◆ **REQUIREMENTS**
Of all the lines in the records below, how many hold the word "this"? Give the number alone.

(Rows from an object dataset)
——

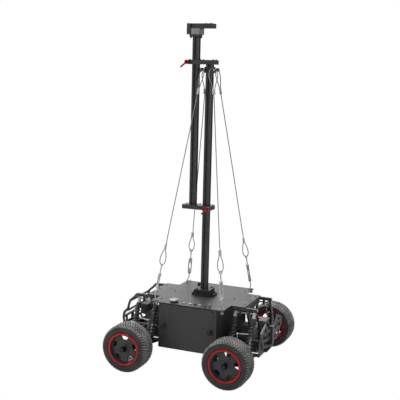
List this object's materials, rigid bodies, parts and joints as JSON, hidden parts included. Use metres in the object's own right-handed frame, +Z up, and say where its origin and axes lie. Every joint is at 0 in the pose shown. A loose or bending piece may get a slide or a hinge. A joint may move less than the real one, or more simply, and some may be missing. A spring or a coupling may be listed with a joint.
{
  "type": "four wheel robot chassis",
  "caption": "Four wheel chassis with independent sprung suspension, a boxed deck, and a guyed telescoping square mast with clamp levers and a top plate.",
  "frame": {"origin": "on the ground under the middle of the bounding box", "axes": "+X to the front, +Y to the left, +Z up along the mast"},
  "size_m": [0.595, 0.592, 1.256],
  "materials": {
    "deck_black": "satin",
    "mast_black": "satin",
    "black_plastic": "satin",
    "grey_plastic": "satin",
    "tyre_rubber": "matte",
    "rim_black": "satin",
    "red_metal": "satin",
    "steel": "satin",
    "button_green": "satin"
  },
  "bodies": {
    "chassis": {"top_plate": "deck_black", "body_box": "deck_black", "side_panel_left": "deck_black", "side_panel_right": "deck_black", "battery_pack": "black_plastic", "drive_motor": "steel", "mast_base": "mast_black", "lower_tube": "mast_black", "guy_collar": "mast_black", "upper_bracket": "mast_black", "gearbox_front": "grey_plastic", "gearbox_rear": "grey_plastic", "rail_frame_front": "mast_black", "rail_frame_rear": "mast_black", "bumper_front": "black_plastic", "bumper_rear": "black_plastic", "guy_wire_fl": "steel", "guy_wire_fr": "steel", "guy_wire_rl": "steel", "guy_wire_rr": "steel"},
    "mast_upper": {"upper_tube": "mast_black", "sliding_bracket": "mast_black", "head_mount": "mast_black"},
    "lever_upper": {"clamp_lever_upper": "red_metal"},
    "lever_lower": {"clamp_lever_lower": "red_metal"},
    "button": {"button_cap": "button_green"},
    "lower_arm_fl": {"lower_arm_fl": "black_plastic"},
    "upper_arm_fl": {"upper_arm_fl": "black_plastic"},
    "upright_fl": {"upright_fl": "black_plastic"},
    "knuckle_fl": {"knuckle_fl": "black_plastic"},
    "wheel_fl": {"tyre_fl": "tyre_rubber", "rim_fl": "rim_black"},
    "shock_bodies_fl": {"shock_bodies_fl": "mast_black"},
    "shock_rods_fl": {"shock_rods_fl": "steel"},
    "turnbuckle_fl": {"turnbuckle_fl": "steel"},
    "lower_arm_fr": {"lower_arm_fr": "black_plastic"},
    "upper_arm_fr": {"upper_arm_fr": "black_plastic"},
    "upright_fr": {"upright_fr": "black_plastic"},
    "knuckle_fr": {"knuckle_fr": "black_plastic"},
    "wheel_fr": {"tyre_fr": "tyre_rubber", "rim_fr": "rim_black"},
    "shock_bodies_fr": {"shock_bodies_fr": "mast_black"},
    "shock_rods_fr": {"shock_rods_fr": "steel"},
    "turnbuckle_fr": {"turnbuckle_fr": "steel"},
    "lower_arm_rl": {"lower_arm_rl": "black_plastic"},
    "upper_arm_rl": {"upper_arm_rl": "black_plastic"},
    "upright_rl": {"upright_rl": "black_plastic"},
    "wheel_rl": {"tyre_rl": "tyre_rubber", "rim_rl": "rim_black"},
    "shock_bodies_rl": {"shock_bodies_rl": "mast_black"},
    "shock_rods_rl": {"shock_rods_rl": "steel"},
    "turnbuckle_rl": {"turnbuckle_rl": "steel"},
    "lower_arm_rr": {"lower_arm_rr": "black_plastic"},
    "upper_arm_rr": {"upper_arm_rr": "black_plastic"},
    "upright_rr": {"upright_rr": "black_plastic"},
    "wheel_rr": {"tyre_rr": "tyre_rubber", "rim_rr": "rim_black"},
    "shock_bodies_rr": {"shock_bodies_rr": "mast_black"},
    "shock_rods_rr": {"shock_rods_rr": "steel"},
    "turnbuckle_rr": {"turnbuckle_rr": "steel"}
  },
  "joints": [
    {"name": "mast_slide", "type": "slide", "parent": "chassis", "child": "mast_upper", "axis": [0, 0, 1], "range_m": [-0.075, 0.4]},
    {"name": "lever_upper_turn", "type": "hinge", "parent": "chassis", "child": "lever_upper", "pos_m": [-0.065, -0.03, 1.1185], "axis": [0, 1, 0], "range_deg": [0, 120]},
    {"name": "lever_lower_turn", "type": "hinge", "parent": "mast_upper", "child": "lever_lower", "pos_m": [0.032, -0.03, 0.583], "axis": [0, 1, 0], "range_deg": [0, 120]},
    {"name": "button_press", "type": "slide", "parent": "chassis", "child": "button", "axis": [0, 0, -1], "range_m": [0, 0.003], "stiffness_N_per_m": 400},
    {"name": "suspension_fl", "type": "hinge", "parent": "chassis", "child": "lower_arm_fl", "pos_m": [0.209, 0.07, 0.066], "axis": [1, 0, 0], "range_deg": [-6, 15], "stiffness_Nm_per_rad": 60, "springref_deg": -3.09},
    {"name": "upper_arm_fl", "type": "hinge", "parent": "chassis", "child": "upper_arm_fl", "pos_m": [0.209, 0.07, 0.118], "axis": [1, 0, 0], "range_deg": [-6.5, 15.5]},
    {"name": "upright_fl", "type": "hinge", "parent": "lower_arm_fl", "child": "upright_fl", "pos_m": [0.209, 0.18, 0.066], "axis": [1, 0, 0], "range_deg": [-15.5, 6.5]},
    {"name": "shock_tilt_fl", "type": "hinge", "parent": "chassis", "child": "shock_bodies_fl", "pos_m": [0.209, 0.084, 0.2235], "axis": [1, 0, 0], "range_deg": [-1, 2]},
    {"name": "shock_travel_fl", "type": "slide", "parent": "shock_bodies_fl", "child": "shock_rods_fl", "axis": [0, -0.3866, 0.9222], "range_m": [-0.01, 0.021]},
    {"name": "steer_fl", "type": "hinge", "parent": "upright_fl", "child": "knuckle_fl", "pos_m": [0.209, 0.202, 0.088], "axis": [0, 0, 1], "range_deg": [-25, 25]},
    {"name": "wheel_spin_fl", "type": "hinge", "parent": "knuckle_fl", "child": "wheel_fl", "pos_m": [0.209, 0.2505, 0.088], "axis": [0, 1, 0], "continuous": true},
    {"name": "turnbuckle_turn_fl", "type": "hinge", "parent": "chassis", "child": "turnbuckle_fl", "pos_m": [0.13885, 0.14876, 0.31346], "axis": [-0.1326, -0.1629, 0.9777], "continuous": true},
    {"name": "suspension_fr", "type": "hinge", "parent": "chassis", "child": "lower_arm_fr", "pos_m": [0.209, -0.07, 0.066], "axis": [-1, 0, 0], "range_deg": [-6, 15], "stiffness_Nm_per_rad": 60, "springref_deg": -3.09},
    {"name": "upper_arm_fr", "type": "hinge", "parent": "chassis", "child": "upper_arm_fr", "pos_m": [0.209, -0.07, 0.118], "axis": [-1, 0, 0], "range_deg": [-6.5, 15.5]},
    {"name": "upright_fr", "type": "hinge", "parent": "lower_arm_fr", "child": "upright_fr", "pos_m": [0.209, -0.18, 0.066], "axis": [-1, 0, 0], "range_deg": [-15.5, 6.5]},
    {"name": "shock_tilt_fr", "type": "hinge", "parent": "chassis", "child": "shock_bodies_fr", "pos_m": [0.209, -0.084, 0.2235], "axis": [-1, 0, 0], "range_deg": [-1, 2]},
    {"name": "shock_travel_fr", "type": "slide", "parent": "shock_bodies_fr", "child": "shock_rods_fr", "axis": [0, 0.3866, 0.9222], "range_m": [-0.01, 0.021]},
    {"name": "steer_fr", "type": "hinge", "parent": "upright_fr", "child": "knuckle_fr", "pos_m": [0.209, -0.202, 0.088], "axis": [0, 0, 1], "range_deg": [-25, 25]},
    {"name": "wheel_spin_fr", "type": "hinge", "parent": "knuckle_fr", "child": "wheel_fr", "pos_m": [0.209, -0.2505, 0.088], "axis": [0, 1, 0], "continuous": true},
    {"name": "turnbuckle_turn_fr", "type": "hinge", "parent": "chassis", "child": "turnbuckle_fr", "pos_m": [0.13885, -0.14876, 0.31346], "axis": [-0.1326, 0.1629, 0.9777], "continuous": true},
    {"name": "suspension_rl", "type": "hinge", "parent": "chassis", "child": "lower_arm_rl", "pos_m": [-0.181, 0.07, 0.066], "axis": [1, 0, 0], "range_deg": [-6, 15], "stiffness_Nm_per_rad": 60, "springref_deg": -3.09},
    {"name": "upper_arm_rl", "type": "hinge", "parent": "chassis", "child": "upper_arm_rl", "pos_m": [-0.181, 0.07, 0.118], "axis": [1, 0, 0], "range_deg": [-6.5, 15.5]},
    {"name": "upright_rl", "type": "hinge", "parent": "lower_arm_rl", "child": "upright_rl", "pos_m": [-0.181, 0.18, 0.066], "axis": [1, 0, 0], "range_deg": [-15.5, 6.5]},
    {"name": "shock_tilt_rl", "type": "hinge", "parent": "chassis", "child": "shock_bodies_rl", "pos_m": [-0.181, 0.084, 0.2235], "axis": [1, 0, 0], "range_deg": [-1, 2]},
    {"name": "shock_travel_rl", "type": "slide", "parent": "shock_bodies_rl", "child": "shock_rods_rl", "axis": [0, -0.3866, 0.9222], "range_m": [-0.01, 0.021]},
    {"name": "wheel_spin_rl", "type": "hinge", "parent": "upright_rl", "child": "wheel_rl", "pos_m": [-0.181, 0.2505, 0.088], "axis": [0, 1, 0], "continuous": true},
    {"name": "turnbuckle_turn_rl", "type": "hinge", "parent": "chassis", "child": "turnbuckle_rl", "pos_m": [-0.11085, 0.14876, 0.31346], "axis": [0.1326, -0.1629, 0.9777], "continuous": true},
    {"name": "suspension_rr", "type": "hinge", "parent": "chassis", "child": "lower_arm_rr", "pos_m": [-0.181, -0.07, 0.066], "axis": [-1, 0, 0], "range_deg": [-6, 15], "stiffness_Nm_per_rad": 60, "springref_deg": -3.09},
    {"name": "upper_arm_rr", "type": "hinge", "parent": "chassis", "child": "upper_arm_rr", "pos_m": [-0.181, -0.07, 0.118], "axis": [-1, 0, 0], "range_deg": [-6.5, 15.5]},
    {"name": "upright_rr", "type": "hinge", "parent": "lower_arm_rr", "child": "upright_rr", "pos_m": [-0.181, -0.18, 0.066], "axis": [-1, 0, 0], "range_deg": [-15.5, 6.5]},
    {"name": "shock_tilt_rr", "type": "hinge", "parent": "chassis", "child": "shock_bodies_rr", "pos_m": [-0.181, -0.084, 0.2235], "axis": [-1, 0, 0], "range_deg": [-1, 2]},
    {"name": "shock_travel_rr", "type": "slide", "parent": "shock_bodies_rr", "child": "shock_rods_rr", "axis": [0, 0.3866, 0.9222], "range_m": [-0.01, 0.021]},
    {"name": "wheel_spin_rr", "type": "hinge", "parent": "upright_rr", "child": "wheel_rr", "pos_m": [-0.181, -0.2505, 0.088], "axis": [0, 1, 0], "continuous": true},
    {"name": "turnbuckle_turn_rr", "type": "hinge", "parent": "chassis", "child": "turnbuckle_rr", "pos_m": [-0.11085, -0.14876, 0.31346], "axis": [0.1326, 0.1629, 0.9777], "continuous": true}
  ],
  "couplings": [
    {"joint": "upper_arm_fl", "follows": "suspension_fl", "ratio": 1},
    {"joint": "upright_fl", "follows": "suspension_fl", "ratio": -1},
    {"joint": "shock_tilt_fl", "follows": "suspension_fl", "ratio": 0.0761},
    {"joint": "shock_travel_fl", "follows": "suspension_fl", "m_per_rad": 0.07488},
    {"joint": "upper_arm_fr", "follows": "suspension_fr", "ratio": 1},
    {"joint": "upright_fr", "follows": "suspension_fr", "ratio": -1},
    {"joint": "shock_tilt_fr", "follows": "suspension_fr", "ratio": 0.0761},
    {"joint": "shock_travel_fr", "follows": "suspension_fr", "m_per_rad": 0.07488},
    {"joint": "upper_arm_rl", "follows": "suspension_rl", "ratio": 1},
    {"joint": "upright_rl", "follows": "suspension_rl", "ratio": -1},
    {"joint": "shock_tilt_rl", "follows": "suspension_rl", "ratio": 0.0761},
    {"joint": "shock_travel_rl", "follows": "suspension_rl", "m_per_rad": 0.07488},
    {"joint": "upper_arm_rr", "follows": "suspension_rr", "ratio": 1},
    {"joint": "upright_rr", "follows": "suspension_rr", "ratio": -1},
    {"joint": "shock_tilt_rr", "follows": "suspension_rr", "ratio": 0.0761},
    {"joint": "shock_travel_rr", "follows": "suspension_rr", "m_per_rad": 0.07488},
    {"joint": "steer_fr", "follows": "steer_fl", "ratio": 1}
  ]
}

——

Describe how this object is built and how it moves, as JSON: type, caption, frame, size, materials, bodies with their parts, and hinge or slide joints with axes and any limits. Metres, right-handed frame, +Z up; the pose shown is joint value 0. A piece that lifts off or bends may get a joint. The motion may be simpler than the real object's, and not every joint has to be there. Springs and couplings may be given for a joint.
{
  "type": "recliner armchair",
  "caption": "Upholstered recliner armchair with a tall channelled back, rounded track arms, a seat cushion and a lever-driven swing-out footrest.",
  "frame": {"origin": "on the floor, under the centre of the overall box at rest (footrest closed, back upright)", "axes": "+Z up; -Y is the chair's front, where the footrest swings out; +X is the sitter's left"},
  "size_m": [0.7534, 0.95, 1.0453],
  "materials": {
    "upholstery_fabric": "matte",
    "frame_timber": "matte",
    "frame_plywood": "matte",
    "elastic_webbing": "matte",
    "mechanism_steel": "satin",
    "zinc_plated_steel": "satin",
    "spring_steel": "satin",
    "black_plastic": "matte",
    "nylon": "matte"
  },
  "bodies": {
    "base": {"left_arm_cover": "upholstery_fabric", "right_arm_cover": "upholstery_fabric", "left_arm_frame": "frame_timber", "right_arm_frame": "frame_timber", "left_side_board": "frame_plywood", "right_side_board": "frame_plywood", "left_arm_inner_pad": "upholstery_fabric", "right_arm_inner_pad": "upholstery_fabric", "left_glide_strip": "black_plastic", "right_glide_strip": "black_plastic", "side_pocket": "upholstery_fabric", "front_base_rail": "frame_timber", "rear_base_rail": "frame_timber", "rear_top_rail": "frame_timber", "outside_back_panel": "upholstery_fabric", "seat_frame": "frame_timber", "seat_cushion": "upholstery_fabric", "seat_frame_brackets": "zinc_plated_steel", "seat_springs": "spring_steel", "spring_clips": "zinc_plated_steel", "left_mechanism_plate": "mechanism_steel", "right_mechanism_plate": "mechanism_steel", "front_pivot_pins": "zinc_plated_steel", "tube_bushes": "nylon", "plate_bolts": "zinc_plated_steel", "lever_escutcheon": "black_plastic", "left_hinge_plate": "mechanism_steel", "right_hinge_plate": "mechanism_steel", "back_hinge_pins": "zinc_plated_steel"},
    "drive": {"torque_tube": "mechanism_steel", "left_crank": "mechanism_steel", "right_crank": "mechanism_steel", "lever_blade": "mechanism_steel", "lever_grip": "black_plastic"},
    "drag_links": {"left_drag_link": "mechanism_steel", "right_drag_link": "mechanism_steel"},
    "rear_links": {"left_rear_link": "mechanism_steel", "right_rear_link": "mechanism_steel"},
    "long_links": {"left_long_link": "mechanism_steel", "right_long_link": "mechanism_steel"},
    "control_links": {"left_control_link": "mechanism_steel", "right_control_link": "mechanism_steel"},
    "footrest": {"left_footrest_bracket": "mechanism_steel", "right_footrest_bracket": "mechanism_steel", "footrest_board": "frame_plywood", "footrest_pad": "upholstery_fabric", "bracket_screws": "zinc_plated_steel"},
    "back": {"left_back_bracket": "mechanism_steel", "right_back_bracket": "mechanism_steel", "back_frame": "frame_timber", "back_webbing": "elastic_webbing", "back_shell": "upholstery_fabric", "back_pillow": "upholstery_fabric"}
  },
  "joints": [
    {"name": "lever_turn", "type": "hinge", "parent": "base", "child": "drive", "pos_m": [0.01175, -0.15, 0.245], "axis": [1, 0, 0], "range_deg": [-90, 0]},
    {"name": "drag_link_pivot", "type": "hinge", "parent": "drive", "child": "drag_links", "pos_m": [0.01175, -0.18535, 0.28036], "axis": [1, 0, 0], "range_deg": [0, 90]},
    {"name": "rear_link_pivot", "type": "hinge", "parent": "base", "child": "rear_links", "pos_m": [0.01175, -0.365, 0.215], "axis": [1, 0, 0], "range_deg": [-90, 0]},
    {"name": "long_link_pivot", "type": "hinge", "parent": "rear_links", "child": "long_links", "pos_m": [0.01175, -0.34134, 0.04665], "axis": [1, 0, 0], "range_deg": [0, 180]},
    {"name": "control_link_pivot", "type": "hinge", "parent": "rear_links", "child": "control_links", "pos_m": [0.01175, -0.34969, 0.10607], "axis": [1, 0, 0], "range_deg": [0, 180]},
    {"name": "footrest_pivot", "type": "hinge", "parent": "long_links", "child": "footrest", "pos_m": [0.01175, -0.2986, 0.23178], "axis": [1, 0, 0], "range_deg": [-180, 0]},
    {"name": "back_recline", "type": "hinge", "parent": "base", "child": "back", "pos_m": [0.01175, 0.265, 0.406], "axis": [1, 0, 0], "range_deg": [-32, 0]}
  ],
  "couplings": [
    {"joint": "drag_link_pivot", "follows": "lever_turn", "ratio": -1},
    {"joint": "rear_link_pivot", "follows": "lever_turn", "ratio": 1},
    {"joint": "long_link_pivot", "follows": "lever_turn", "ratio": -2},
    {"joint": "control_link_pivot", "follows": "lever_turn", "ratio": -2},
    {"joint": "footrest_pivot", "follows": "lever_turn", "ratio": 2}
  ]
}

——

◆ **EXPECTED ANSWER**
2